2. Justification of Cash Deposits During Demonetization Period:
The AO argued that the assessee showed inflated cash sales and made abnormal cash deposits immediately after demonetization, which could not be substantiated. The assessee, however, provided detailed explanations, maintained regular books of accounts, and demonstrated that the cash deposits were directly linked to sales duly disclosed in the books. The Tribunal found that the AO did not reject the sales or the quantity of purchase stock and sales, and there was no discrepancy in the sales bills, sales register, purchases, and stock. Therefore, the cash deposits could not be treated as undisclosed income.
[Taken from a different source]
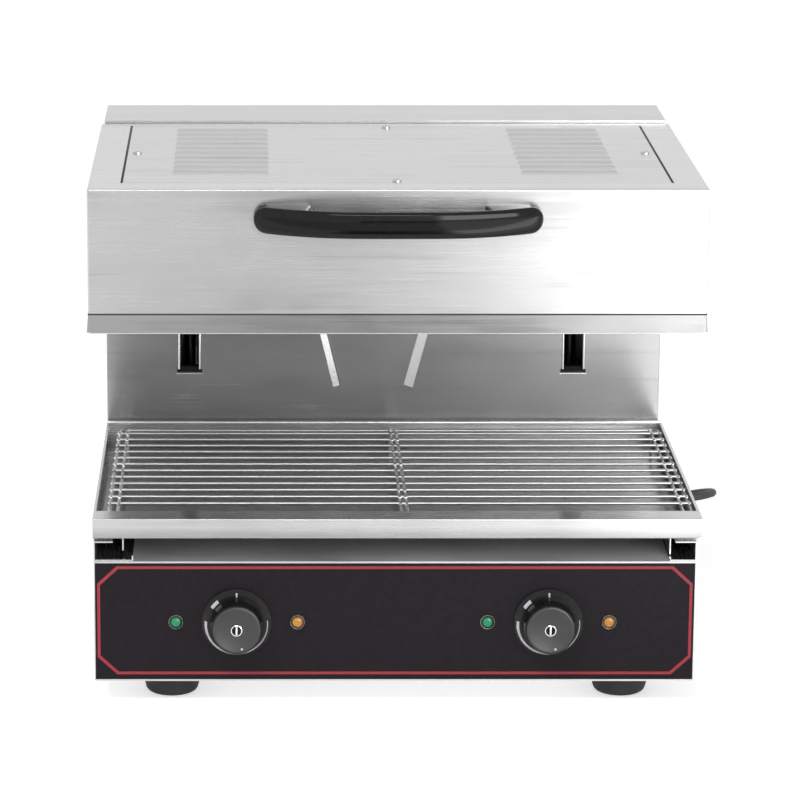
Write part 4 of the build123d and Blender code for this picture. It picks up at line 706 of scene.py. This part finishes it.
# deep enough to catch the light, and clear of the hood's back as it slides past
wedge = [(-BAR_HALF, 0.0003), (-BAR_HALF, -0.0030), (-BAR_HALF + 0.0004, -0.0033), (BAR_HALF, -0.0004),
         (BAR_HALF, 0.0003)]
for side, foot_x, lean, finish in SLANTS:
    turn = Matrix.Rotation(math.radians(lean), 4, "Y")
    move = Matrix.Translation((foot_x, COLUMN_FRONT, SLANT_LOW))
    hand = math.copysign(1.0, -lean)
    verts = [tuple(move @ turn @ Vector((hand * x, y, z))) for z in (0.0, BAR_LENGTH) for x, y in wedge]
    count = len(wedge)
    faces = [[index, (index + 1) % count, count + (index + 1) % count, count + index]
             for index in range(count)]
    faces += [list(range(count)), list(range(count, 2 * count))]
    place(mesh_object("slant_bar_" + side, verts, faces, finish), "cabinet")


# ------------------------------------------------------------------ hood seam's painted shadow, hem, and painted shade in the cover's slits
HALF_HOOD = 0.300
HOOD_BACK = 0.1585
LIP_TOP = 0.3955
HOOD_BOTTOM = 0.3770
SEAM_HALF = 0.0008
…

3. Reliance on VAT Returns for Genuineness of Sales:
The Revenue contended that the CIT(A) erred in relying on sales declared in VAT returns to conclude that cash deposited during the demonetization period corresponded to sales. The CIT(A) observed that the sales declared under the Maharashtra VAT Act and the VAT return completely tallied with the sales shown in the books of accounts. The Tribunal upheld this view, noting that the AO did not point out any discrepancies in the VAT returns or the sales records.
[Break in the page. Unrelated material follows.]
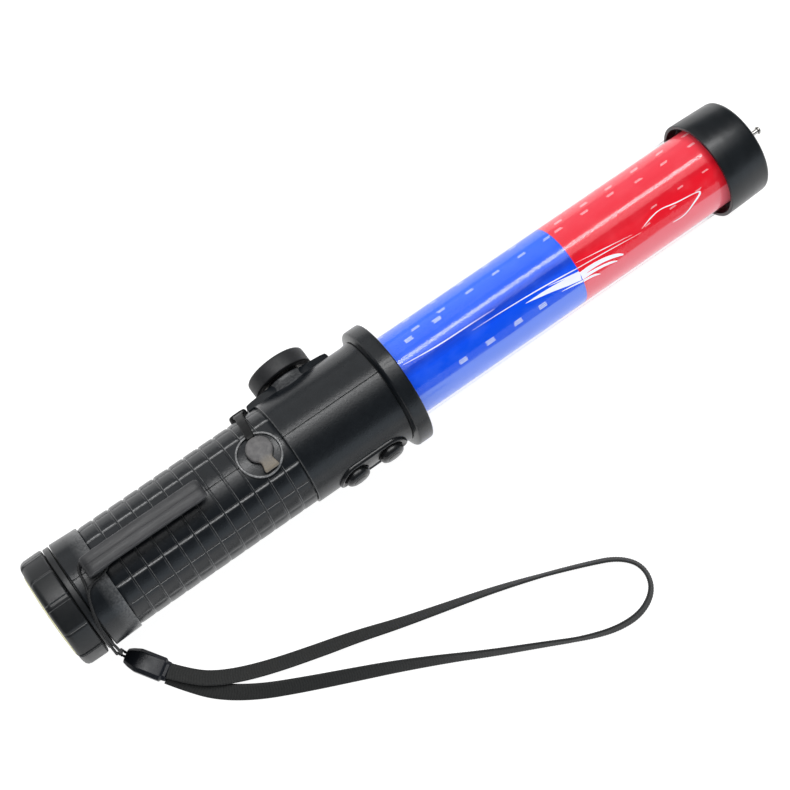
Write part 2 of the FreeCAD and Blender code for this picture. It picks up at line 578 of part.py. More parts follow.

4. Application of Tax Rate under Section 115BBE:
The assessee argued that the AO erred in imposing tax at 60% under Section 115BBE instead of 30%, as the cash deposits took place before the Taxation Laws (Second Amendment) Act, 2016 came into force. The CIT(A) held that since the addition under Section 68 was deleted, the issue of invoking Section 115BBE became infructuous. The Tribunal agreed, noting that the entire addition under Section 68 was deleted, making the application of Section 115BBE irrelevant.
Conclusion:
The Tribunal confirmed the order of the CIT(A) and dismissed the appeal of the Revenue, as well as the cross-objection of the assessee, as infructuous. The Tribunal held that the cash deposits during the demonetization period were substantiated by the assessee through regular books of accounts, sales records, and VAT returns, and there was no justification for treating the deposits as undisclosed income.